> **WHAT IS EXPECTED**
Only the number is wanted: how many lines contain the word "that"?

> **DATA EXTRACT**
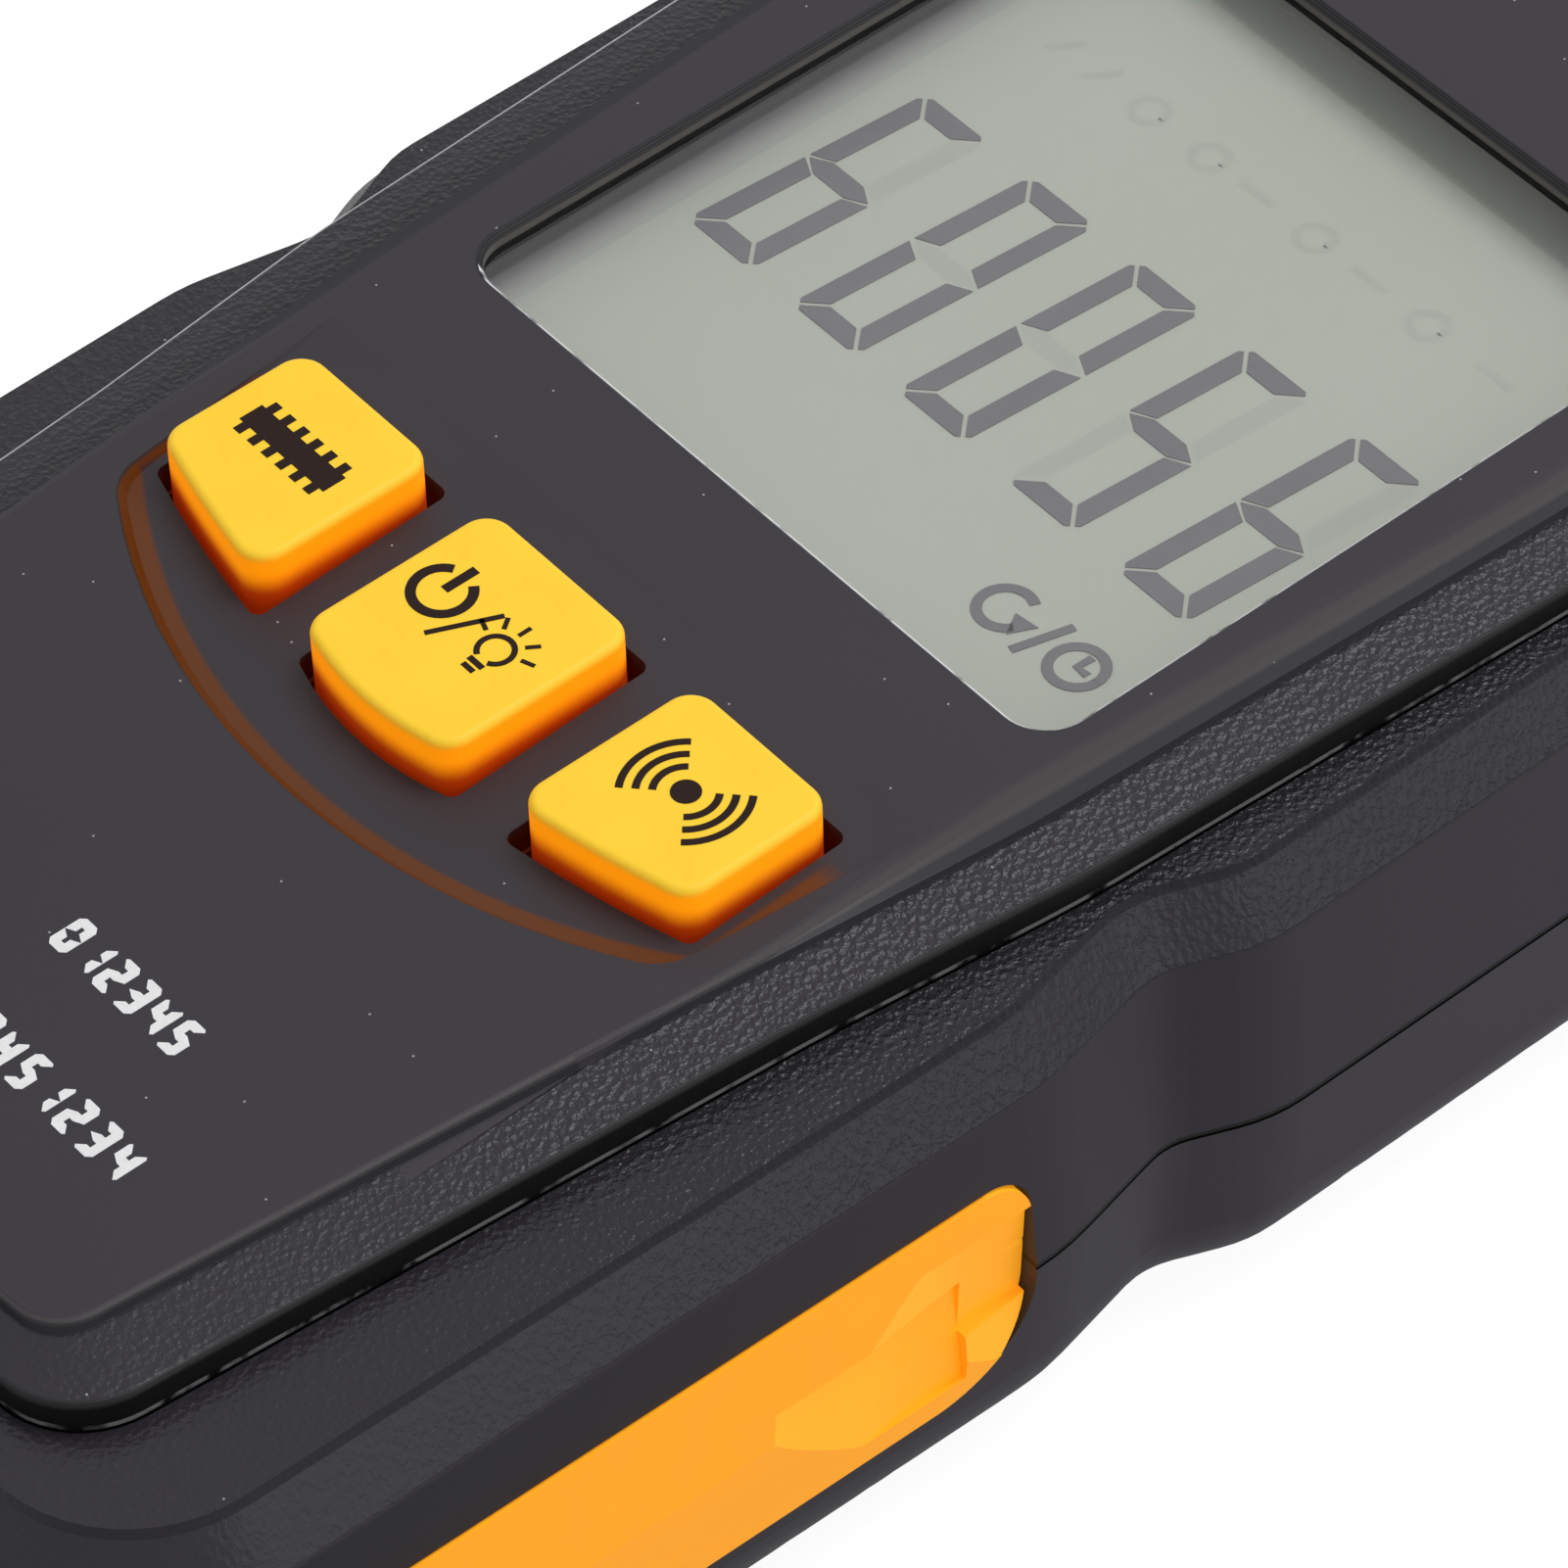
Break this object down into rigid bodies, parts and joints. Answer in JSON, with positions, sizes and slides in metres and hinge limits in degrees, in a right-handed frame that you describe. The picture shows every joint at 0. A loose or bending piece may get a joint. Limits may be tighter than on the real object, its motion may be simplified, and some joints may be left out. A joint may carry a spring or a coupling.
{
  "type": "contact tachometer",
  "caption": "Handheld contact tachometer: waisted dark case with a raised face panel, display window, orange keys and side grips, and a spinning tip that is held on a turning shaft.",
  "frame": {"origin": "on the flat back's surface, under the middle of the whole length and width", "axes": "+X to the right of the face, +Y from the handle's tail to the contact tip, +Z out of the face"},
  "size_m": [0.056, 0.158, 0.0271],
  "materials": {
    "shell_plastic": "fine grain, satin",
    "panel_plastic": "fine grain, satin",
    "clear_window": "clear, polished",
    "display_glass": "satin grey-green",
    "white_plastic": "smooth",
    "light_guide": "milky, smooth",
    "strip_rubber": "smooth",
    "key_rubber": "satin",
    "plunger_plastic": "smooth",
    "switch_plastic": "smooth",
    "board_laminate": "smooth",
    "chip_plastic": "matte",
    "spindle_steel": "turned",
    "bush_brass": "turned",
    "tip_rubber": "matte",
    "cell_sleeve": "smooth",
    "contact_steel": "plated",
    "grip_rubber": "satin",
    "screw_steel": "zinc plated"
  },
  "bodies": {
    "case": {"front_shell": "shell_plastic", "back_shell": "shell_plastic", "nose_housing": "shell_plastic", "face_panel": "panel_plastic", "window_pane": "clear_window", "display_panel": "display_glass", "display_frame": "white_plastic", "backlight_guide": "light_guide", "contact_strip": "strip_rubber", "memory_switch": "switch_plastic", "power_switch": "switch_plastic", "measure_switch": "switch_plastic", "circuit_board": "board_laminate", "controller_chip": "chip_plastic", "speed_sensor": "chip_plastic", "rear_bush": "bush_brass", "front_bush": "bush_brass", "battery_left": "cell_sleeve", "battery_middle": "cell_sleeve", "battery_right": "cell_sleeve", "spring_contact_left": "contact_steel", "spring_contact_middle": "contact_steel", "spring_contact_right": "contact_steel", "plate_contact_left": "contact_steel", "plate_contact_middle": "contact_steel", "plate_contact_right": "contact_steel", "side_grip_left": "grip_rubber", "side_grip_right": "grip_rubber", "case_screws": "screw_steel", "board_screws": "screw_steel"},
    "memory_key": {"memory_key": "key_rubber", "memory_plunger": "plunger_plastic"},
    "power_key": {"power_key": "key_rubber", "power_plunger": "plunger_plastic"},
    "measure_key": {"measure_key": "key_rubber", "measure_plunger": "plunger_plastic"},
    "spindle": {"spindle": "spindle_steel", "encoder_disc": "chip_plastic", "contact_tip": "tip_rubber"},
    "battery_door": {"battery_door": "shell_plastic"}
  },
  "joints": [
    {"name": "memory_press", "type": "slide", "parent": "case", "child": "memory_key", "axis": [0, 0, -1], "range_m": [0, 0.0005], "stiffness_N_per_m": 300},
    {"name": "power_press", "type": "slide", "parent": "case", "child": "power_key", "axis": [0, 0, -1], "range_m": [0, 0.0005], "stiffness_N_per_m": 300},
    {"name": "measure_press", "type": "slide", "parent": "case", "child": "measure_key", "axis": [0, 0, -1], "range_m": [0, 0.0005], "stiffness_N_per_m": 300},
    {"name": "spindle_spin", "type": "hinge", "parent": "case", "child": "spindle", "pos_m": [0, 0, 0.01135], "axis": [0, 1, 0], "continuous": true},
    {"name": "battery_door_slide", "type": "slide", "parent": "case", "child": "battery_door", "axis": [0, -1, 0], "range_m": [0, 0.055]}
  ]
}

> **ANSWER FOR THE TASK**
2